#### Dataset content ####

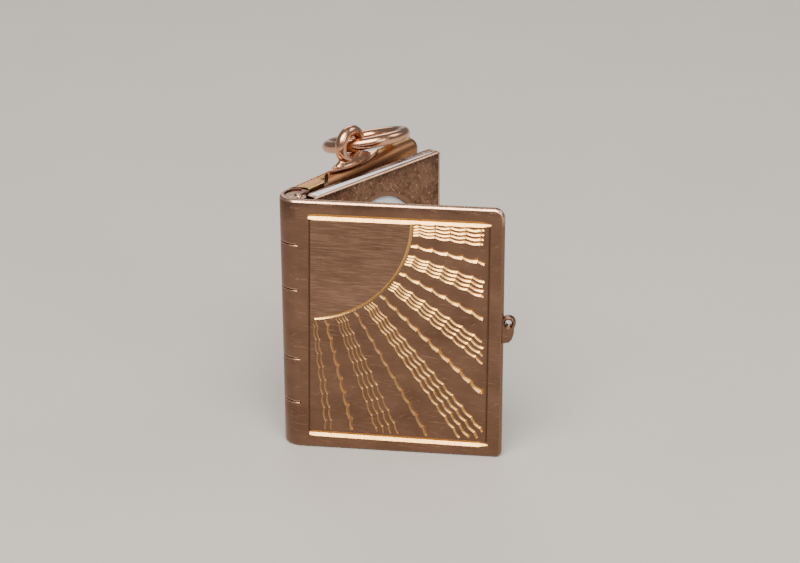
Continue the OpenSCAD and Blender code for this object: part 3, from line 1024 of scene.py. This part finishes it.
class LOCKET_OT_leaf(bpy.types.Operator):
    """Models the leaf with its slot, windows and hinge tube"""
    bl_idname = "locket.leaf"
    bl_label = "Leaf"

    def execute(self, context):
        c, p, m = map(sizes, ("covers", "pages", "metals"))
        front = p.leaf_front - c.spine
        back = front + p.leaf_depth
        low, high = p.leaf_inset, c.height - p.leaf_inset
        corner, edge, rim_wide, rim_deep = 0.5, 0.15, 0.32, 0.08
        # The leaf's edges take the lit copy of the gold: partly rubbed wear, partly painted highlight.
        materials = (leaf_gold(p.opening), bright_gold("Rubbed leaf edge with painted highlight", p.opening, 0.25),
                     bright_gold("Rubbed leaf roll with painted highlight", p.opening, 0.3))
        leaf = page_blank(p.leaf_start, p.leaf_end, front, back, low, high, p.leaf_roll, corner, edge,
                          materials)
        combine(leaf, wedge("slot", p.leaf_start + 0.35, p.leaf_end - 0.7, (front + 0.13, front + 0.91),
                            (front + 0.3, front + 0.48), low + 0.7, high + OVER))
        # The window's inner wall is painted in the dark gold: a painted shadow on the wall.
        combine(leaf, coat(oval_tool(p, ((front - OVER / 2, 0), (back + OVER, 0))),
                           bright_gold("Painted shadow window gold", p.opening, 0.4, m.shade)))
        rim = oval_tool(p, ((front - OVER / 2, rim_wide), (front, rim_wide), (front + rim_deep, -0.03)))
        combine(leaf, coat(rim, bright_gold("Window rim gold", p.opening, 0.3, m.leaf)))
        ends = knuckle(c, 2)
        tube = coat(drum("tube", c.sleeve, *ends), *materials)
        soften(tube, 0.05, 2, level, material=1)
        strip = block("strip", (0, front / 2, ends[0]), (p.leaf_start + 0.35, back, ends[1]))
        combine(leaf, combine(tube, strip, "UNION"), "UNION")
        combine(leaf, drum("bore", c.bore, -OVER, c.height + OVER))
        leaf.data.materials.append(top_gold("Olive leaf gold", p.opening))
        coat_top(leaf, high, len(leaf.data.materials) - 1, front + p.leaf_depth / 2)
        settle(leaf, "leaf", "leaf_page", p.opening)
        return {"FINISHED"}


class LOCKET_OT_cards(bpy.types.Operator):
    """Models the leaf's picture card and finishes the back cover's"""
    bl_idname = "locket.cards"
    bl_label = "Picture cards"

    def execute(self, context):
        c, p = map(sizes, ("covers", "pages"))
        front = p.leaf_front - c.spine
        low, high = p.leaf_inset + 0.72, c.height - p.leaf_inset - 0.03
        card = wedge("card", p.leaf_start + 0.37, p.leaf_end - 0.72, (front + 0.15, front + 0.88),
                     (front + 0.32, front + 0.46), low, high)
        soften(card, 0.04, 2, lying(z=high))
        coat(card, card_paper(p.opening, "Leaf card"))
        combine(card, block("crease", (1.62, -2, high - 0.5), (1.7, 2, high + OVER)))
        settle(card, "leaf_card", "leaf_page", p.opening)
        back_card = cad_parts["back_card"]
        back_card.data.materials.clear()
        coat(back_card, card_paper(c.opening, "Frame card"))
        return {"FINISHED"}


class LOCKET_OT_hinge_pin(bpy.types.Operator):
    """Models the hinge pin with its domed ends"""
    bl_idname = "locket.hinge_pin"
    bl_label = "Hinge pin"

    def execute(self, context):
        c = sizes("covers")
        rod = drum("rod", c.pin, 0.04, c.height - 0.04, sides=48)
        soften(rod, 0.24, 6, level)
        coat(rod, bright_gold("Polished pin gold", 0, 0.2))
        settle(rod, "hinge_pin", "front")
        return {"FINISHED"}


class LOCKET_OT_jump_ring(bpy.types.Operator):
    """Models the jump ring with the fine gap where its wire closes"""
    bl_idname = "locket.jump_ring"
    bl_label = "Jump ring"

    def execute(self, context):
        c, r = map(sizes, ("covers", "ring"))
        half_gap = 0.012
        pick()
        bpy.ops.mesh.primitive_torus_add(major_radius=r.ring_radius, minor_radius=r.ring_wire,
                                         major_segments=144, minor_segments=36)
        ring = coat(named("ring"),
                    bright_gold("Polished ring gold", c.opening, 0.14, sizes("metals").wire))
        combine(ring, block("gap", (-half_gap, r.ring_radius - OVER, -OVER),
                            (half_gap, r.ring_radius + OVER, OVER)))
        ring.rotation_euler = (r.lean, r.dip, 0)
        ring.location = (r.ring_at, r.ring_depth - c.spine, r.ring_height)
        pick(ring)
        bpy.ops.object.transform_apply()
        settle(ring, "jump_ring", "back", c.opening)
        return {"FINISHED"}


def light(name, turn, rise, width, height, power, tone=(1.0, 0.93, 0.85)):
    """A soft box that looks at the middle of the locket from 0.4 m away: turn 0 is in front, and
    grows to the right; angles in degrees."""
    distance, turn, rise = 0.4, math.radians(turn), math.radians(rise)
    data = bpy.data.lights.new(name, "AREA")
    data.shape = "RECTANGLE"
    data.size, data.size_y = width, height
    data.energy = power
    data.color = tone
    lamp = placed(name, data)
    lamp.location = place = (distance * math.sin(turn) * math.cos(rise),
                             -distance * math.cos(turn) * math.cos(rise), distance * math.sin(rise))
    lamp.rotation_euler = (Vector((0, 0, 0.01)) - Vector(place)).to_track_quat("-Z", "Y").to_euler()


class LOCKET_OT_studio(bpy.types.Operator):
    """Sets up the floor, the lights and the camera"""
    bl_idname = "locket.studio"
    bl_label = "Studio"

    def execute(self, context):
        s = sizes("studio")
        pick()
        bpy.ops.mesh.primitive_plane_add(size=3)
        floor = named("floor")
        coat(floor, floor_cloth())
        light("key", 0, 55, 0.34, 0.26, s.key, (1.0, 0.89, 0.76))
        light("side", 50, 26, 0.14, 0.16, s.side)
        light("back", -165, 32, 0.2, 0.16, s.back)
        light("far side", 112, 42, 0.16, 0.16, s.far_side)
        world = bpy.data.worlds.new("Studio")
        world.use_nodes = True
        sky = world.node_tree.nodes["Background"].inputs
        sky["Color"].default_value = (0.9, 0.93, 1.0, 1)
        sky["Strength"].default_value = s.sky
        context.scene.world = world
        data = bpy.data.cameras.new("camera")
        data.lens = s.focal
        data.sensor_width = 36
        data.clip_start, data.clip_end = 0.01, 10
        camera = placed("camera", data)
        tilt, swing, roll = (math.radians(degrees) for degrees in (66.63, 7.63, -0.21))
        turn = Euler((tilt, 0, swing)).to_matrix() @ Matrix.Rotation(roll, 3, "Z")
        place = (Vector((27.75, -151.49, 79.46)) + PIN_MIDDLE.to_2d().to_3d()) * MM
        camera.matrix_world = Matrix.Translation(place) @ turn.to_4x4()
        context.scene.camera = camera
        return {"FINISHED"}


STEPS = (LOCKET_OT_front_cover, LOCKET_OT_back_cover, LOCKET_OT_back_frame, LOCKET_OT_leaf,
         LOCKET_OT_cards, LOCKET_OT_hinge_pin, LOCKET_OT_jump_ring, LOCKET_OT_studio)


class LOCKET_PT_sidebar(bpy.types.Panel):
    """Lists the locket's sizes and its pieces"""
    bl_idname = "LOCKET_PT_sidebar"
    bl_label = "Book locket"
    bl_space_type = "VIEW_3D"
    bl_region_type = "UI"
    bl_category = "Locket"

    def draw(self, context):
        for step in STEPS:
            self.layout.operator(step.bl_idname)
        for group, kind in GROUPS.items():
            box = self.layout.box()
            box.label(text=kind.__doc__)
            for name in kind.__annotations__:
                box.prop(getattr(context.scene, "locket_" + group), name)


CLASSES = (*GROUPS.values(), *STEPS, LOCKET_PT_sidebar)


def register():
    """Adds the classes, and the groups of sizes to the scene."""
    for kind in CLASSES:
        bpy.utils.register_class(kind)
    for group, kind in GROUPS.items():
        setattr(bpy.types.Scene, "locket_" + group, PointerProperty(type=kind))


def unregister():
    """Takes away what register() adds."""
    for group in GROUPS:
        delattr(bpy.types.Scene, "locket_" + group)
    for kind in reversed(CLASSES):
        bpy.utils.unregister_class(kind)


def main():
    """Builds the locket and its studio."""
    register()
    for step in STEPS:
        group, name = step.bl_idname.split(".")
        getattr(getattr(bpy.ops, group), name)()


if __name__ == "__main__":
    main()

####
#### Dataset content ####

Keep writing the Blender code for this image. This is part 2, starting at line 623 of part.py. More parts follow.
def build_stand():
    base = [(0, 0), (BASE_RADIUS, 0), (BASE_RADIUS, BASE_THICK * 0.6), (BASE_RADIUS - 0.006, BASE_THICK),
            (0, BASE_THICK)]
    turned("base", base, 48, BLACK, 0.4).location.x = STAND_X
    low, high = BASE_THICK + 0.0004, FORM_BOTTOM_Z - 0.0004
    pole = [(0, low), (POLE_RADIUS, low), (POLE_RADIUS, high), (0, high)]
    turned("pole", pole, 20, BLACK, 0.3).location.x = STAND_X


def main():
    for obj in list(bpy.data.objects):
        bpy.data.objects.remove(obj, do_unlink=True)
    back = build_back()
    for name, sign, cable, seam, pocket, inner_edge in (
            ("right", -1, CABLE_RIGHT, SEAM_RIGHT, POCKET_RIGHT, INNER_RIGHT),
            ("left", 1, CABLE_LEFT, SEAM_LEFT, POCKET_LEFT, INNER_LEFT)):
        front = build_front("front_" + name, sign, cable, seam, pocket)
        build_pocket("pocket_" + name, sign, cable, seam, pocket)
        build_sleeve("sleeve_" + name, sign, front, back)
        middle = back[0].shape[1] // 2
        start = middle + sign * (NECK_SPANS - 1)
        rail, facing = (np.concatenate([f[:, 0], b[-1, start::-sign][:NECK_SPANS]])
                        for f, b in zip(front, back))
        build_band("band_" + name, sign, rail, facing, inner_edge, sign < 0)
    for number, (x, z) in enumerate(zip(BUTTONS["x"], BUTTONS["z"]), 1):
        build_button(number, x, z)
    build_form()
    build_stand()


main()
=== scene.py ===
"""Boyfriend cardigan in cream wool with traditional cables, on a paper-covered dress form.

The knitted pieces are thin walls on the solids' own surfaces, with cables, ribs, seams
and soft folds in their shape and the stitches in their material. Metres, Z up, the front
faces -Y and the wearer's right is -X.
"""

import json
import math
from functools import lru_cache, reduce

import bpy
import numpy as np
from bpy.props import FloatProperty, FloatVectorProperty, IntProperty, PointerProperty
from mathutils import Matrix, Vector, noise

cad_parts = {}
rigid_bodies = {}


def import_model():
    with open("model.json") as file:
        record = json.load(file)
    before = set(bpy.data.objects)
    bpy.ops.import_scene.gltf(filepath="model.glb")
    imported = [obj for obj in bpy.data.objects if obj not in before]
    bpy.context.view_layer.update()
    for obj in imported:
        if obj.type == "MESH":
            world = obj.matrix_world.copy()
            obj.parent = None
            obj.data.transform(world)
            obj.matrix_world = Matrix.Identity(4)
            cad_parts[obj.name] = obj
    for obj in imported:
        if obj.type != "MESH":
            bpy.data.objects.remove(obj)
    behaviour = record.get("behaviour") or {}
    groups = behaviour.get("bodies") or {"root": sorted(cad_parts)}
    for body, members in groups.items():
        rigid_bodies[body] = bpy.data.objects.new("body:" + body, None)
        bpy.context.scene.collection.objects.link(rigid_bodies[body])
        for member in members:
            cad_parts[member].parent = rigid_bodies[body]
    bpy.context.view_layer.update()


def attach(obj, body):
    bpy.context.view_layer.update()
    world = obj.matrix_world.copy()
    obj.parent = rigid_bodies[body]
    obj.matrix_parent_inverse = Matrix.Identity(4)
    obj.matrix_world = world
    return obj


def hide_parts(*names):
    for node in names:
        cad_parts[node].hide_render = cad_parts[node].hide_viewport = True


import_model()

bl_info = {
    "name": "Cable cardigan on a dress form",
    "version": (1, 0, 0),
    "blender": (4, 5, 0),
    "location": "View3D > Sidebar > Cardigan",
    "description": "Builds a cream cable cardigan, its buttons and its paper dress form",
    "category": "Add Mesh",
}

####

Work to complete: Where a line holds the string "from", copy that line.

Solution below:
Continue the OpenSCAD and Blender code for this object: part 3, from line 1024 of scene.py. This part finishes it.
    """A soft box that looks at the middle of the locket from 0.4 m away: turn 0 is in front, and
from functools import lru_cache, reduce
from bpy.props import FloatProperty, FloatVectorProperty, IntProperty, PointerProperty
from mathutils import Matrix, Vector, noise